Selection by analogy was possible because all grasses have a common ancestor that existed more than 50 million years ago. In other words, after all this time, the DNA of any grass today – sugarcane, wheat, sorghum, rice, corn, etc. – still preserves the original core structure, alongside the billions of mutations that have occurred over the eons.
The outcome of the research conducted at IB-UNICAMP was a software package called Polyploid Gene Assembler (PGA). “PGA represents a novel strategy for assembly of a genetic space based on complex genomes using low-coverage DNA sequencing,” Carazzolle saye.
Although PGA requires less computer power than the massive processing of a polyploid’s whole genome, a very large system is still required to run the program in a timely manner. In this case, the researchers used the computer cluster belonging to the Center for Computing in Engineering & Science (CCES), one of the Research, Innovation and Dissemination Centers (RIDCs funded by São Paulo Research Foundation – FAPESP. Carazzolle is the principal investigator for bioinformatics at CCES.
“The project required the use of CCES’s high-performance computers with plenty of memory,” Carazzolle says.
They loaded PGA with known gene loci from public genome databases, deploying assembly strategies to construct high-quality genome sequences for the species investigated, and validated the procedure with wheat (Triticum aestivum), a hexaploid species, using barley (Hordeum vulgare) as a reference. More than 90% of the genes were identified, as well as several new genes.
In addition, they used PGA to assemble the genes from grass species S. spontaneum – grouped in the same genus as traditional sugarcane (S. officinarum), S. spontaneum is used in the parental lineage of the hybrid sugarcane varieties widely grown today (S. hybridum).
“We identified a total of 39,234 genes, 60.4% of which were clustered into known grass gene families. Thirty-seven gene families were expanded when compared with other grasses. Three stood out for the number of gene copies potentially involved in initial development and stress response,” Carazzolle says.
“Our findings for the genome of S. spontaneum highlighted for the first time the molecular basis of certain significant characteristics, such as high productivity and resistance to biotic and abiotic stress. These results can be used in future functional and genetic studies. They will also support the development of new sugarcane varieties.
“Using PGA, we provided a high-quality assembly of gene regions in T. aestivum and S. spontaneum, proving that PGA can be more efficient than conventional strategies applied to complex genomes and using low-coverage DNA sequencing.

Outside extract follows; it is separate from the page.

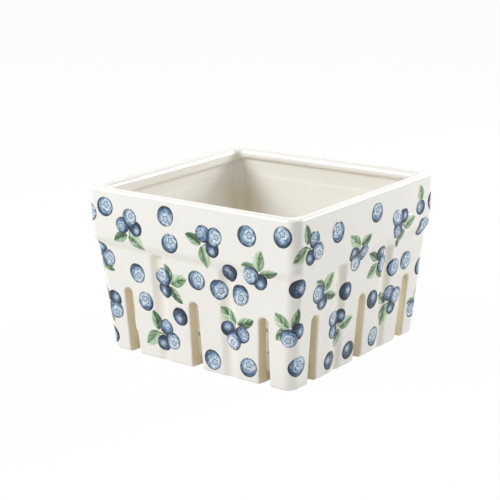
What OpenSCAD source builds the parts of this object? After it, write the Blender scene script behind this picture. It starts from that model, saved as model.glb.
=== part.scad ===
// Square berry bowl: one glazed ceramic casting with slotted, leaning walls,
// a raised band under the rim, a thick rolled lip and a drained floor.
// The origin is the middle of the foot, the front looks along -Y, and +Z is up.

/* [Rim] */
// Outside width of the rim, left to right
rim_w = 107.95; // [98:0.05:130]
// Outside depth of the rim, front to back
rim_d = 101.6; // [95:0.05:125]
// Height from the foot to the top of the lip
height = 71.12; // [64:0.01:90]
// Radius of the outside corners
corner_r = 4; // [3:0.5:6]

/* [Lip] */
// Thickness of the lip, outside face to inside face
lip_w = 5.8; // [5.2:0.1:7]
// Height of the lip
lip_h = 4.6; // [3.8:0.1:6]
// Radius of the lip's outer top edge
lip_outer_r = 1.2; // [0.6:0.1:2]
// Radius of the lip's inner top edge
lip_inner_r = 3; // [1.5:0.1:3.2]
// How far the lip overhangs the wall inside the bowl
lip_overhang = 1.2; // [0.6:0.1:2]

/* [Band] */
// Height of the band's face, from the lip to its lower edge
band_h = 16; // [10:0.5:20]
// Height of the soft curve from the band in to the walls
band_curve_h = 5; // [3:0.5:8]
// How far the band's face leans in from top to bottom
band_draft = 0.3; // [0.1:0.1:1]
// How far the band stands out from the top of the walls
band_step = 1.7; // [1:0.1:2.4]

/* [Walls] */
// Outside width of the foot, left to right
foot_w = 94.4; // [84:0.1:98]
// Outside depth of the foot, front to back
foot_d = 92; // [82:0.1:95]
// Wall thickness at the foot
wall_t = 4.6; // [3:0.1:5]
// Radius of the corners inside the bowl
well_r = 4.5; // [3:0.5:8]
// Radius of the edge round the foot
foot_edge_r = 1; // [0.5:0.1:2]

/* [Slots] */
// Width of a slot at the foot
slot_w = 5.2; // [4.4:0.1:7]
// Width of a slot at its arch
slot_top_w = 4.2; // [3.4:0.1:5.8]
// Height of a slot, from the foot to the top of its arch
slot_h = 29; // [20:0.5:36]
// Spacing of the slots on the front and back walls
slot_pitch_w = 34; // [28:0.5:36]
// Spacing of the slots on the left and right walls
slot_pitch_d = 32.4; // [28:0.1:35]
// Lean of the outer slots, in degrees from upright
slot_fan = 2.5; // [0:0.5:4]
// How far a slot reaches in from the outside of the foot
slot_reach = 7; // [5.5:0.5:9]
// Width of the softened edge round a slot's mouth
slot_edge = 0.9; // [0.4:0.1:1.4]

/* [Grooves] */
// Radius of the grooves that part the slats
groove_r = 4; // [3:0.5:6]
// Depth of the grooves at the foot
groove_depth = 0.6; // [0.3:0.1:1]
// Depth of the grooves under the band
groove_top_depth = 1.4; // [0.6:0.1:1.6]

/* [Floor] */
// Thickness of the floor
floor_t = 4; // [3:0.5:6]
// Diameter of a drain hole in the floor
drain_d = 6; // [4.5:0.5:8]
// Spacing of the drain holes
drain_pitch = 20; // [14:1:24]

/* [Hidden] */

// Glaze on the walls and band, on the lip, and pooled inside on the floor
glaze_out = "#f1eee8";
glaze_rim = "#f6f3ec";
glaze_in = "#ebe4d6";

// Overrun of every cut, and the thickness of a loft's end discs
over = 1;
disc_t = 0.01;
$fn = 64;
loft_fn = 32;

// Half sizes of the outlines that the solids are lofted through
rim_half = [rim_w, rim_d] / 2;
foot_half = [foot_w, foot_d] / 2;
wall_inset = band_draft + band_step;
wall_top_half = rim_half - [wall_inset, wall_inset];

// Heights where one form ends and the next begins
lip_z = height - lip_h;
band_z = lip_z - band_h;
crease_z = band_z - band_curve_h;

// Height where a slot's straight sides end and its arch begins
arch_z = slot_h - slot_top_w / 2;

// The well's wall runs straight from the foot to the underside of the lip
well_inset = lip_w - lip_overhang;
well_foot_half = foot_half - [wall_t, wall_t];
well_lip_half = rim_half - [well_inset, well_inset];
function well_half(z) = well_foot_half + (well_lip_half - well_foot_half) * z / lip_z;

// Steps of the band's curve, and the inset after each share of its height
curve_steps = 4;
function curve_inset(share) = band_draft + band_step * (1 - cos(180 * share)) / 2;

// Each wall ends at mitres through the corners of the foot, which run past
// the outward lean of the walls and past the round corners of the well
lean_out = wall_top_half - foot_half;
mitre_reach = max(lean_out.x, lean_out.y, 0) + wall_t + well_r;

// Places of drain holes, slots and grooves, as shares of their spacing
// counted from the middle
drain_shares = [-1, 0, 1];
slot_shares = [-1, 0, 1];
groove_shares = [-0.5, 0.5];

// Four thin discs at the corners of an outline
module corner_discs(half, r, z)
    for (sx = [-1, 1], sy = [-1, 1])
        translate([sx * (half.x - r), sy * (half.y - r), z])
            cylinder(r = r, h = disc_t, $fn = loft_fn);

// Solid lofted between two rounded outlines
module loft(half_low, z_low, half_high, z_high, r)
    hull() {
        corner_discs(half_low, r, z_low);
        corner_discs(half_high, r, z_high - disc_t);
    }

// Space inside the bowl between two heights
module well(z_low, z_high)
    loft(well_half(z_low), z_low, well_half(z_high), z_high, well_r);

// Round corner of the foot, with its softened lower edge
module foot_corner()
    rotate_extrude($fn = loft_fn) {
        square([corner_r - foot_edge_r, 2 * foot_edge_r]);
        intersection() {
            translate([corner_r - foot_edge_r, foot_edge_r])
                circle(foot_edge_r);
            square([corner_r, 2 * foot_edge_r]);
        }
    }

// Outside form of the walls, solid from the foot to the band's crease
module wall_body()
    hull() {
        for (sx = [-1, 1], sy = [-1, 1])
            translate([sx * (foot_half.x - corner_r), sy * (foot_half.y - corner_r), 0])
                foot_corner();
        corner_discs(wall_top_half, corner_r, crease_z - disc_t);
    }

// Places what follows on the slope of the front face, leaning out with its
// place along the wall
module on_slope(place, pitch, foot_out, top_out) {
    slope = atan((top_out - foot_out) / crease_z);
    translate([place * pitch, -foot_out, 0])
        rotate([slope, place * slot_fan, 0])
            children();
}

// Outline of a slot, narrowing from the foot to its arch
module slot_outline() {
    polygon([[-slot_w / 2, -over], [slot_w / 2, -over], [slot_w / 2, 0],
             [slot_top_w / 2, arch_z], [-slot_top_w / 2, arch_z], [-slot_w / 2, 0]]);
    translate([0, arch_z])
        circle(d = slot_top_w);
}

// One slot, drawn on the front and leaning out with its place
module slot_cut(place, pitch, foot_out, rim_out)
    translate([place * pitch, slot_reach - foot_out, 0])
        rotate([0, place * slot_fan, 0])
            rotate([90, 0, 0])
                linear_extrude(rim_out - foot_out + slot_reach + over)
                    slot_outline();

// Softened edge that widens the mouth of one slot towards the face
module slot_mouth()
    hull()
        for (end = [[-slot_w, slot_w / 2], [arch_z, slot_top_w / 2]])
            translate([0, 2 * slot_edge, end[0]])
                rotate([90, 0, 0])
                    cylinder(r1 = end[1] - slot_edge, r2 = end[1] + slot_edge + over,
                             h = 2 * slot_edge + over, $fn = loft_fn);

// One groove along the face, deeper under the band than at the foot
module groove_cut()
    translate([0, groove_depth - groove_r, 0])
        rotate([-atan((groove_top_depth - groove_depth) / crease_z), 0, 0])
            translate([0, 0, -over])
                cylinder(r = groove_r, h = height);

// All slots of one wall, turned from the front to its side
module side_slots(turn, pitch, foot_out, rim_out)
    rotate(turn)
        for (place = slot_shares)
            slot_cut(place, pitch, foot_out, rim_out);

// Slots of the front and back walls, then of the left and right walls
module long_side_slots(turn) side_slots(turn, slot_pitch_w, foot_half.y, rim_half.y);
module short_side_slots(turn) side_slots(turn, slot_pitch_d, foot_half.x, rim_half.x);

// One slotted and grooved wall between its two mitres, built at the front
module side_wall(turn, pitch, across, foot_out, top_out, rim_out)
    color(glaze_out)
        rotate(turn)
            difference() {
                intersection() {
                    rotate(-turn)
                        difference() {
                            wall_body();
                            well(-over, crease_z + over);
                        }
                    linear_extrude(crease_z)
                        polygon([[-across - mitre_reach, -foot_out - mitre_reach],
                                 [across + mitre_reach, -foot_out - mitre_reach],
                                 [across - mitre_reach, mitre_reach - foot_out],
                                 [mitre_reach - across, mitre_reach - foot_out]]);
                }
                for (place = slot_shares) {
                    slot_cut(place, pitch, foot_out, rim_out);
                    on_slope(place, pitch, foot_out, top_out)
                        slot_mouth();
                }
                for (place = groove_shares)
                    on_slope(place, pitch, foot_out, top_out)
                        groove_cut();
            }

// Front and back walls share one form, left and right walls the other
module long_wall(turn)
    side_wall(turn, slot_pitch_w, foot_half.x, foot_half.y, wall_top_half.y, rim_half.y);
module short_wall(turn)
    side_wall(turn, slot_pitch_d, foot_half.y, foot_half.x, wall_top_half.x, rim_half.x);

module front_wall() long_wall(0);
module right_wall() short_wall(90);
module back_wall() long_wall(180);
module left_wall() short_wall(270);

// Floor inside the walls, notched by every slot and drained by rows of holes
module floor()
    color(glaze_in)
        difference() {
            well(0, floor_t);
            for (turn = [0, 180])
                long_side_slots(turn);
            for (turn = [90, 270])
                short_side_slots(turn);
            for (row = drain_shares, column = drain_shares)
                translate([column * drain_pitch, row * drain_pitch, -over])
                    cylinder(d = drain_d, h = floor_t + 2 * over);
        }

// Raised band: an almost upright face, then a soft curve in to the walls
module rim_band()
    color(glaze_out)
        difference() {
            union() {
                loft(rim_half - [band_draft, band_draft], band_z, rim_half, lip_z, corner_r);
                for (step = [1:curve_steps]) {
                    high = curve_inset((step - 1) / curve_steps);
                    low = curve_inset(step / curve_steps);
                    loft(rim_half - [low, low], band_z - band_curve_h * step / curve_steps,
                         rim_half - [high, high],
                         band_z - band_curve_h * (step - 1) / curve_steps, corner_r);
                }
            }
            well(crease_z - over, lip_z + over);
        }

// Half section of the lip's outside, rounded at its top edge
module lip_outside(reach) {
    square([reach, lip_h - lip_outer_r]);
    square([reach - lip_outer_r, lip_h]);
    translate([reach - lip_outer_r, lip_h - lip_outer_r])
        circle(lip_outer_r);
}

// Half section of the lip's opening, flared by its rounded inner edge
module lip_opening(reach) {
    translate([0, -over])
        square([reach, lip_h + 2 * over]);
    difference() {
        translate([0, lip_h - lip_inner_r])
            square([reach + lip_inner_r, lip_inner_r + over]);
        translate([reach + lip_inner_r, lip_h - lip_inner_r])
            circle(lip_inner_r);
    }
}

// Carries a half section round a rounded rectangle: straight along both
// directions and revolved at the corners. Child 0 is for sections that run
// along X, child 1 along Y, and child 2 at the corners
module swept_slab(half, r) {
    for (turn = [0, 180])
        rotate([90, 0, 90 + turn])
            linear_extrude(2 * (half.x - r), center = true)
                children(0);
    for (turn = [0, 180])
        rotate([90, 0, turn])
            linear_extrude(2 * (half.y - r), center = true)
                children(1);
    for (sx = [-1, 1], sy = [-1, 1])
        translate([sx * (half.x - r), sy * (half.y - r), 0])
            rotate_extrude()
                children(2);
}

// Thick rolled lip that closes the rim and overhangs the well
module rim_lip() {
    opening_half = rim_half - [lip_w, lip_w];
    opening_r = well_r - lip_overhang;
    color(glaze_rim)
        translate([0, 0, lip_z])
            difference() {
                swept_slab(rim_half, corner_r) {
                    lip_outside(rim_half.y);
                    lip_outside(rim_half.x);
                    lip_outside(corner_r);
                }
                swept_slab(opening_half, opening_r) {
                    lip_opening(opening_half.y);
                    lip_opening(opening_half.x);
                    lip_opening(opening_r);
                }
            }
}

floor();
front_wall();
back_wall();
left_wall();
right_wall();
rim_band();
rim_lip();
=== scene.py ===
import math

import bpy
import numpy as np
from mathutils import Matrix, Vector


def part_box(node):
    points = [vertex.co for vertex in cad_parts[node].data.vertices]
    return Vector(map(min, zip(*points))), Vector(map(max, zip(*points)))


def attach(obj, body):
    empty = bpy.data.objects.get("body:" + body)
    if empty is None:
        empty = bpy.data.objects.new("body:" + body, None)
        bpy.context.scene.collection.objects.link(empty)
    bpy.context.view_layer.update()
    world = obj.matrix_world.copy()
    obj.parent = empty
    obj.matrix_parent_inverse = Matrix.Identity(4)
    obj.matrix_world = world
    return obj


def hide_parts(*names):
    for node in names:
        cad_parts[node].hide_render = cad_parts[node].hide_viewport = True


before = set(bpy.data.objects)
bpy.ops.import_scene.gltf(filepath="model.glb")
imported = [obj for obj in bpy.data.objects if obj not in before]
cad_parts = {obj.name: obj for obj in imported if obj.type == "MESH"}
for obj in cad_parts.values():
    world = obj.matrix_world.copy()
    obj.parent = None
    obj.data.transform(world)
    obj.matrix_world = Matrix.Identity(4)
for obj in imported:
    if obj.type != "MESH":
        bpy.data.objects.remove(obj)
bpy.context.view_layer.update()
scene = bpy.context.scene
scene.view_settings.view_transform = "Standard"
MM = 0.001


# The casting: a square berry basket of slip-cast white earthenware, poured in
# one mould. It has leaning walls with arched drain slots and soft grooves
# between the slats, a raised band, a thick rolled lip and a holed floor.
def span(node, axis):
    low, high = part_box(node)
    return low[axis] / MM, high[axis] / MM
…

PGA’s low memory requirement in comparison with the conventional assembly strategy is also an advantage.”
Carazzolle stressed that even with significant advances in sequencing technology, the assembly of complex genomes still represents a bottleneck, owing mainly to polyploidy and high heterozygosity. The development of new bioinformatics efforts, he added, can help overcome these constraints, especially in the case of the whole genomes of closely related organisms, for which reference-guided assembly methods can be used.